◆ **Data**:

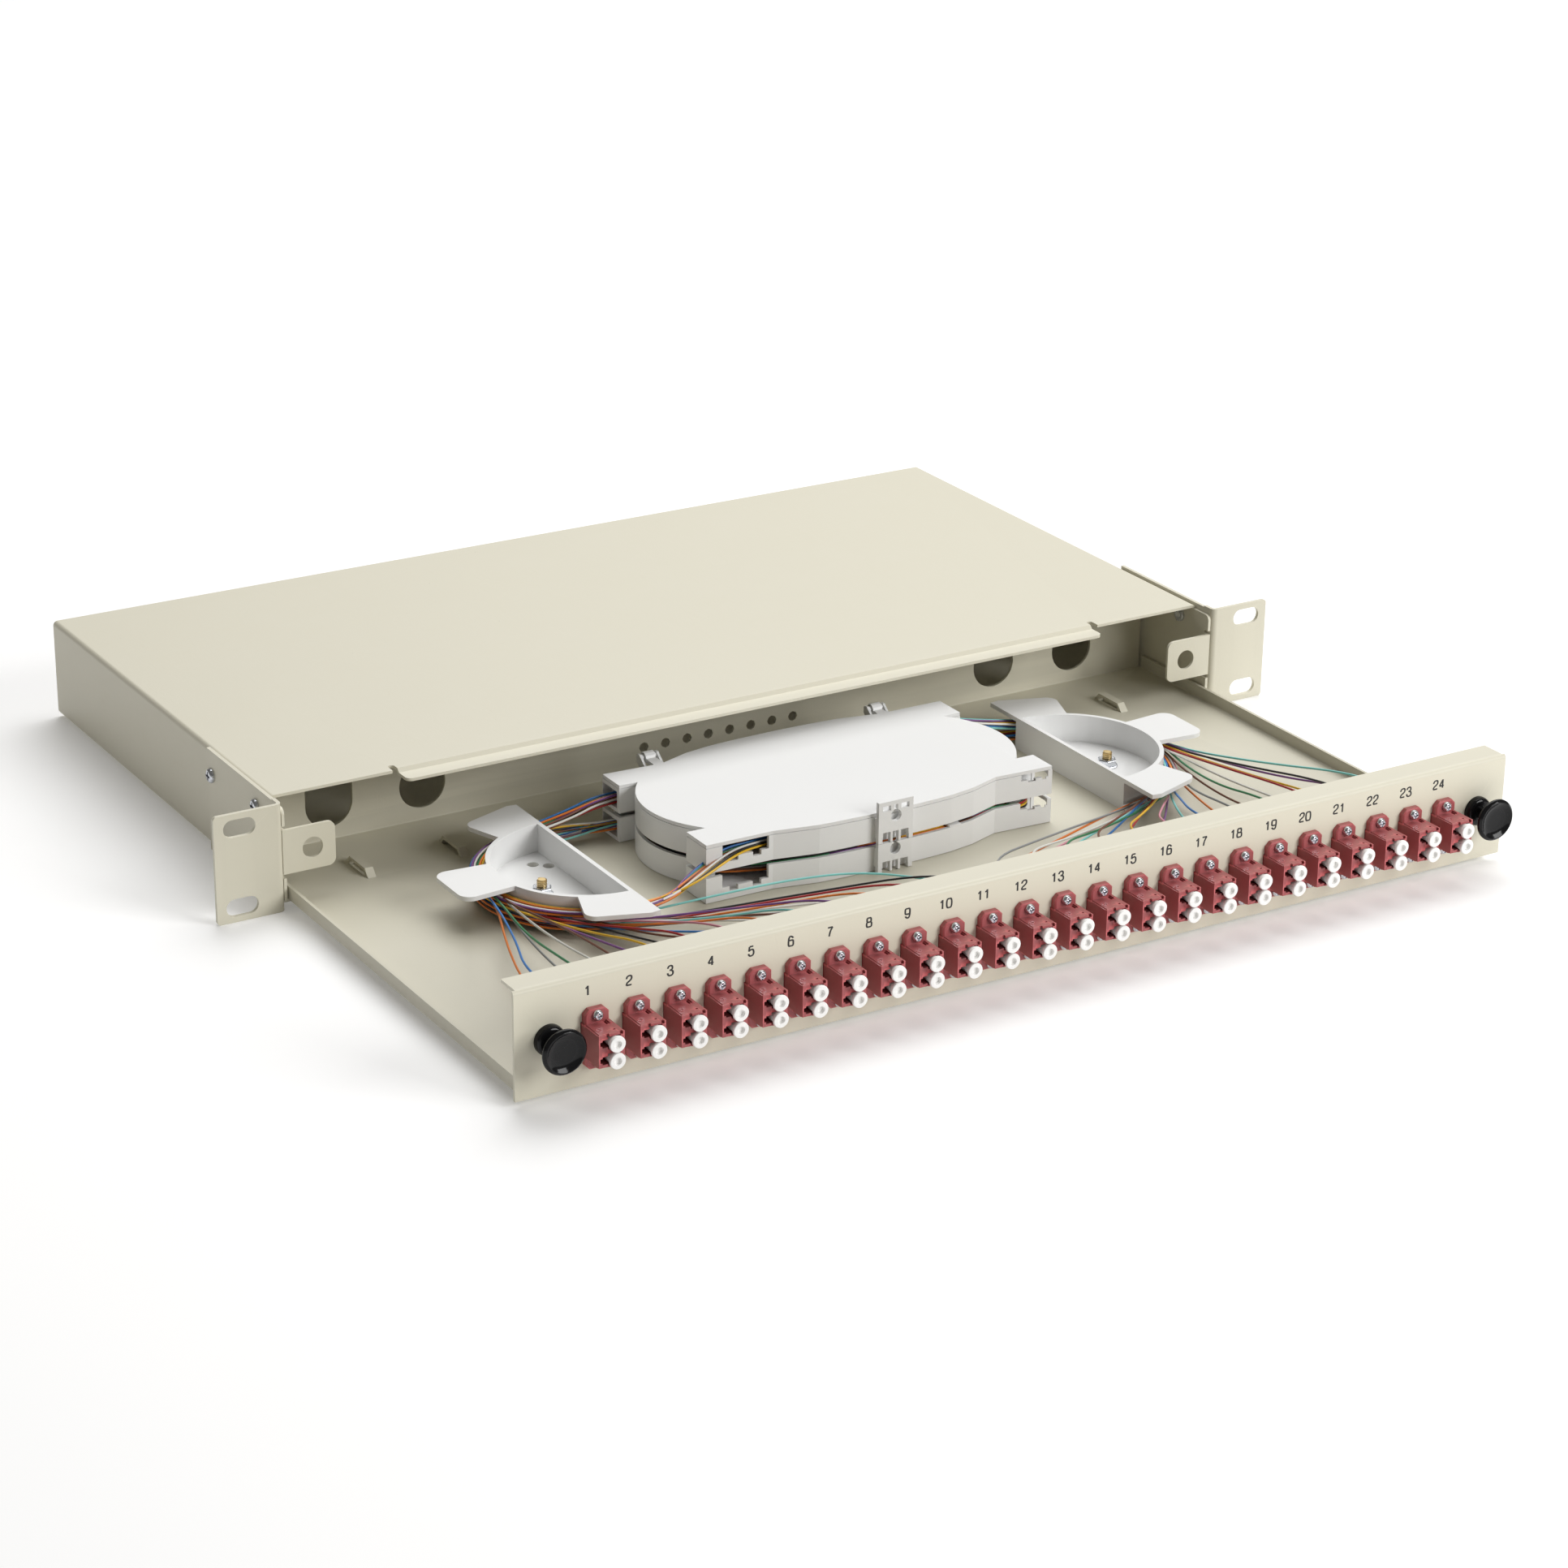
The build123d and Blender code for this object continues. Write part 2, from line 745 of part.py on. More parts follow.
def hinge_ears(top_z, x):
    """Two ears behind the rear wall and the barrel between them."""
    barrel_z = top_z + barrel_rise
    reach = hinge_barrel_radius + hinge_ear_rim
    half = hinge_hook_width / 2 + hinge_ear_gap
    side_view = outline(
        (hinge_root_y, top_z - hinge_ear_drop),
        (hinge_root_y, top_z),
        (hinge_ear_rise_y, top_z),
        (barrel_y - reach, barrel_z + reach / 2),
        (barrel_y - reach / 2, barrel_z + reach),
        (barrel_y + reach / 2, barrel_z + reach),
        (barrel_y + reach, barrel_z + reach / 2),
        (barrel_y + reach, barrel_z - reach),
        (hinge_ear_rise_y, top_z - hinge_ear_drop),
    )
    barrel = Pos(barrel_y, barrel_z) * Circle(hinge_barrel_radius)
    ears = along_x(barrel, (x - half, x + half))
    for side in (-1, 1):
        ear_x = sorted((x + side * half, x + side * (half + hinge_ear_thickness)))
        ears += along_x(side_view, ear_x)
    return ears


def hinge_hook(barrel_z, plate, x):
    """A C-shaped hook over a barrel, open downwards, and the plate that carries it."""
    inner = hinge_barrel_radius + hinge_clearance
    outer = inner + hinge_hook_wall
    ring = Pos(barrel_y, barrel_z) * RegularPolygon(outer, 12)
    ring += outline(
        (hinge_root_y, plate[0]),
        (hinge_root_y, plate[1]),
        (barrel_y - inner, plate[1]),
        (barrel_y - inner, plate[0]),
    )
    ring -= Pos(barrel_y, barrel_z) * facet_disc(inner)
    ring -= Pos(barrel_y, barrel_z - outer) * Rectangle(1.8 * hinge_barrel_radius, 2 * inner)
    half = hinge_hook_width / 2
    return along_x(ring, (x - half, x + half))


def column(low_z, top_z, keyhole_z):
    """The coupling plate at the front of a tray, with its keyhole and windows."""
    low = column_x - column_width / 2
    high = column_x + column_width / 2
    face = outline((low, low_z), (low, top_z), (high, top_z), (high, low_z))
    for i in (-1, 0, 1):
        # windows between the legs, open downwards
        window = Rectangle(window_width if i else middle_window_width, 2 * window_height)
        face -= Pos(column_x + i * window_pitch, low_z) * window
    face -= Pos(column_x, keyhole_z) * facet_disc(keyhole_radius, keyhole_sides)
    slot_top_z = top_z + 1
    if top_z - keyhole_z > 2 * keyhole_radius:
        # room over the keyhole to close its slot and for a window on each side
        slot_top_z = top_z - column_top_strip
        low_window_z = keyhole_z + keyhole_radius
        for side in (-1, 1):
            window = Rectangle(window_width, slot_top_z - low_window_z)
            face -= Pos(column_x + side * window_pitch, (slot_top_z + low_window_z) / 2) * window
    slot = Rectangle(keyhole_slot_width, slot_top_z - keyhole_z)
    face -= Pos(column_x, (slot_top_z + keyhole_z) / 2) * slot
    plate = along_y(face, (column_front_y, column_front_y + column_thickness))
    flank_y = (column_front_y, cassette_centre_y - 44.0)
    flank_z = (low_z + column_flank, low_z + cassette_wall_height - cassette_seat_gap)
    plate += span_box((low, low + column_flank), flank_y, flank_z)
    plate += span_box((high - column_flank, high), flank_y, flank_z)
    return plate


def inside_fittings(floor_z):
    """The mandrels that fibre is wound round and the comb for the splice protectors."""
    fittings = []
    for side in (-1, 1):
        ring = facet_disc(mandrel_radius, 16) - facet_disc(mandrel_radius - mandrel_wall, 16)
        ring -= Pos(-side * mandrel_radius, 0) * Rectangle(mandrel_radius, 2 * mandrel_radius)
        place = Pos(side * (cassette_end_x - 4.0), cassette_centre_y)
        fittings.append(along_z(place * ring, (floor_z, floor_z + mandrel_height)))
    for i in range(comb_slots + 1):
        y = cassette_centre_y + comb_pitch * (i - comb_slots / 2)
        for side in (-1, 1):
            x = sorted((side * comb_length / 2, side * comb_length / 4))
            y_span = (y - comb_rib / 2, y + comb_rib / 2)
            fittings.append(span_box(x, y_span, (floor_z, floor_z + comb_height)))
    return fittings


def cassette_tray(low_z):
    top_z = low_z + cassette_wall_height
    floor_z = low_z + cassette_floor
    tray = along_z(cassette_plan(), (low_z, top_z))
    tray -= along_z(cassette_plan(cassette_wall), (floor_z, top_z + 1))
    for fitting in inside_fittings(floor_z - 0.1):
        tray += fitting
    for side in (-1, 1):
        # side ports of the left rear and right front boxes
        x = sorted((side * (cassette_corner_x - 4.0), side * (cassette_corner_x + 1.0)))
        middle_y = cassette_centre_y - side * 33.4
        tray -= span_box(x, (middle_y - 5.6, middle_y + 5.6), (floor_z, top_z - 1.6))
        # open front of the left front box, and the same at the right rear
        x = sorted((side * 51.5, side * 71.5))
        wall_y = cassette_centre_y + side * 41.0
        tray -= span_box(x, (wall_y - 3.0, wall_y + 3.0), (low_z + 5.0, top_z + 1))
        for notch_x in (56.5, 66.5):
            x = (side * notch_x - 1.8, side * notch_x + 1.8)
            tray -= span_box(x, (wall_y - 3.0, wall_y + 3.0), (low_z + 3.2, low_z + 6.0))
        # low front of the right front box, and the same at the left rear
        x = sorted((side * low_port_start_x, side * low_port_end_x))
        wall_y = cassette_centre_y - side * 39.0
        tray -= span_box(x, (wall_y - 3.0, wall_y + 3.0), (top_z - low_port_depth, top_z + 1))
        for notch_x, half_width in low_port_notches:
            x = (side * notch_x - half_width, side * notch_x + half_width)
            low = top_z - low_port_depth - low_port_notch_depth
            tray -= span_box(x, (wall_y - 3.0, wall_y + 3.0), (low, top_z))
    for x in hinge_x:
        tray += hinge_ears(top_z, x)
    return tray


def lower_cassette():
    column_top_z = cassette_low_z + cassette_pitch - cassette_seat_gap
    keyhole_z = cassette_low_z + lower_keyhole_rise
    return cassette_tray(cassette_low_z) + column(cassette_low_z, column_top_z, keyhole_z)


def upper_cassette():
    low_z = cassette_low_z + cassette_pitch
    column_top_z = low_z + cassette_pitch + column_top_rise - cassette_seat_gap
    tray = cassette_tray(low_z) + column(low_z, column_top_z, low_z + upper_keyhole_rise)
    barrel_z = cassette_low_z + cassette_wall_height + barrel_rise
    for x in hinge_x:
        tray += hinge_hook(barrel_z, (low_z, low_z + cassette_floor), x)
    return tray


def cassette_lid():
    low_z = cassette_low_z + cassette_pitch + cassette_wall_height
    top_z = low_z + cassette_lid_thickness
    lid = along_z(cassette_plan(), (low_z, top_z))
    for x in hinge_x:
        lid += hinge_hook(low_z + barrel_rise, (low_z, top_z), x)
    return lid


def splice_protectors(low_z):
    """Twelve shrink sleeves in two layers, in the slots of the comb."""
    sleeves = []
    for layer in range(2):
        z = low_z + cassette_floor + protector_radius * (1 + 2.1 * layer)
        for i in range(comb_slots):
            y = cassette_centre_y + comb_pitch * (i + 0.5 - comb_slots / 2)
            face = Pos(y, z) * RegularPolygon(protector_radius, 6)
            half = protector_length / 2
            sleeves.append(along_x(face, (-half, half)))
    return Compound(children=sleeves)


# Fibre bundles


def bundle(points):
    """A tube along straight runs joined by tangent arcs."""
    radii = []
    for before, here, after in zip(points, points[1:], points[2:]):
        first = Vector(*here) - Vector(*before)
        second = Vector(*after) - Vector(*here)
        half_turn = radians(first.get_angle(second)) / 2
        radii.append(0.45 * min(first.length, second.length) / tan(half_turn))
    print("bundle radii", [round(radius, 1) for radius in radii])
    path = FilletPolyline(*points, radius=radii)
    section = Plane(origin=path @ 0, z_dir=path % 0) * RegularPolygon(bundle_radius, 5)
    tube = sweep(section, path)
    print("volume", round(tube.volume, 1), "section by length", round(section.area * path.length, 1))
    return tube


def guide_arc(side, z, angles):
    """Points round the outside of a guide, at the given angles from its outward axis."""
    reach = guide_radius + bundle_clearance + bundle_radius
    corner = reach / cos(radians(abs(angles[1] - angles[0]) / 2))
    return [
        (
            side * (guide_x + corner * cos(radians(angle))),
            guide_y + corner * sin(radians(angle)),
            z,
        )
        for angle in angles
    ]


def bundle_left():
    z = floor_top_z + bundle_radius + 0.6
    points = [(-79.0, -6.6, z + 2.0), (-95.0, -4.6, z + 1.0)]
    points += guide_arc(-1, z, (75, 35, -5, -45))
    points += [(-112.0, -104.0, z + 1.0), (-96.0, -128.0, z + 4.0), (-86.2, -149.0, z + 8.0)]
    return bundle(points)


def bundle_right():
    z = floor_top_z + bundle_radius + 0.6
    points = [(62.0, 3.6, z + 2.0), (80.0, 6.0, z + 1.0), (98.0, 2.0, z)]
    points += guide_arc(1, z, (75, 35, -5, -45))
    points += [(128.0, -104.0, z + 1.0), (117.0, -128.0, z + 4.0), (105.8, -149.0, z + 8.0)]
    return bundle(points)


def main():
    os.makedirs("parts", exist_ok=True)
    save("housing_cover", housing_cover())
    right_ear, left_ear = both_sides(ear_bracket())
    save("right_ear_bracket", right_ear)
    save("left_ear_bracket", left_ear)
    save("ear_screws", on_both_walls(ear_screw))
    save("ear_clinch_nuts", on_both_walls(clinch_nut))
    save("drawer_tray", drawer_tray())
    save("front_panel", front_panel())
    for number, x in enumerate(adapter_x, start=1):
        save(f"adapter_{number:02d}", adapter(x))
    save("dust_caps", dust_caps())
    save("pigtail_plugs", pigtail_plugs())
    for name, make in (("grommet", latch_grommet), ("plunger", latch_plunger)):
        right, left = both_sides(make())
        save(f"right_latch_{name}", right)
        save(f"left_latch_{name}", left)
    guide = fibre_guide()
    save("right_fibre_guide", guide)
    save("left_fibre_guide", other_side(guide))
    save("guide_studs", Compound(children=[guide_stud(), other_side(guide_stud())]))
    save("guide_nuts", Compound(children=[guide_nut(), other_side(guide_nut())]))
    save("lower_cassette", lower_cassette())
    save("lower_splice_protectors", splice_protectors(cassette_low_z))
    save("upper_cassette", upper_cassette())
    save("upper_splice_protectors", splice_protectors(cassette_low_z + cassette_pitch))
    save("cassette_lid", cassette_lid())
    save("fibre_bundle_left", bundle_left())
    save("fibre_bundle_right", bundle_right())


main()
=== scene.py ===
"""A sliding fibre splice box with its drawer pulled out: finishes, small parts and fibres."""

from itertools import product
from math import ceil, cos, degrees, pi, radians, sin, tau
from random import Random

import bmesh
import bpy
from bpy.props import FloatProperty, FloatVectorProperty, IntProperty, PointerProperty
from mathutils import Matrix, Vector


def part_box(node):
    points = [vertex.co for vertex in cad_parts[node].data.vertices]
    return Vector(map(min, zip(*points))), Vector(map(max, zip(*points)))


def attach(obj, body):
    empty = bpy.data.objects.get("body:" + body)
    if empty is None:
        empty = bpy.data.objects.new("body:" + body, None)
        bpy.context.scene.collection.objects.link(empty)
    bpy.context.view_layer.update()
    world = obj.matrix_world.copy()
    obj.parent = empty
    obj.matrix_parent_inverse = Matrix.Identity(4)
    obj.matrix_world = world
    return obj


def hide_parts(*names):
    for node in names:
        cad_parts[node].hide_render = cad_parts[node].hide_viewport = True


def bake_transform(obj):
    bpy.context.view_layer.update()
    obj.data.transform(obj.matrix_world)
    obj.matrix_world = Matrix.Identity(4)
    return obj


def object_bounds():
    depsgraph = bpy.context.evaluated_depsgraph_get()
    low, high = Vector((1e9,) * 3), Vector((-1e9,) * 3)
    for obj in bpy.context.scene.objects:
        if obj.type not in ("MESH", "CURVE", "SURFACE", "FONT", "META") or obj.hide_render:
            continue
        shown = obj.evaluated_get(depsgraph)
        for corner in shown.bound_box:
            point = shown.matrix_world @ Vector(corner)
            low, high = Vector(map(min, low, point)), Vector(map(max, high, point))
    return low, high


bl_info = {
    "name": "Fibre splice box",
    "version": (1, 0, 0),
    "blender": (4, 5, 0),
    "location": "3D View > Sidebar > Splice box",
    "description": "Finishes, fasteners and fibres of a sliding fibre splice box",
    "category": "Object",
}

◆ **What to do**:
Nothing but the lines from the line that contains "point = shown.matrix_world" through the line that contains "return low, high" should be given again, each exactly as it stands, both ends included.

◆ **Correct output**:
            point = shown.matrix_world @ Vector(corner)
            low, high = Vector(map(min, low, point)), Vector(map(max, high, point))
    return low, high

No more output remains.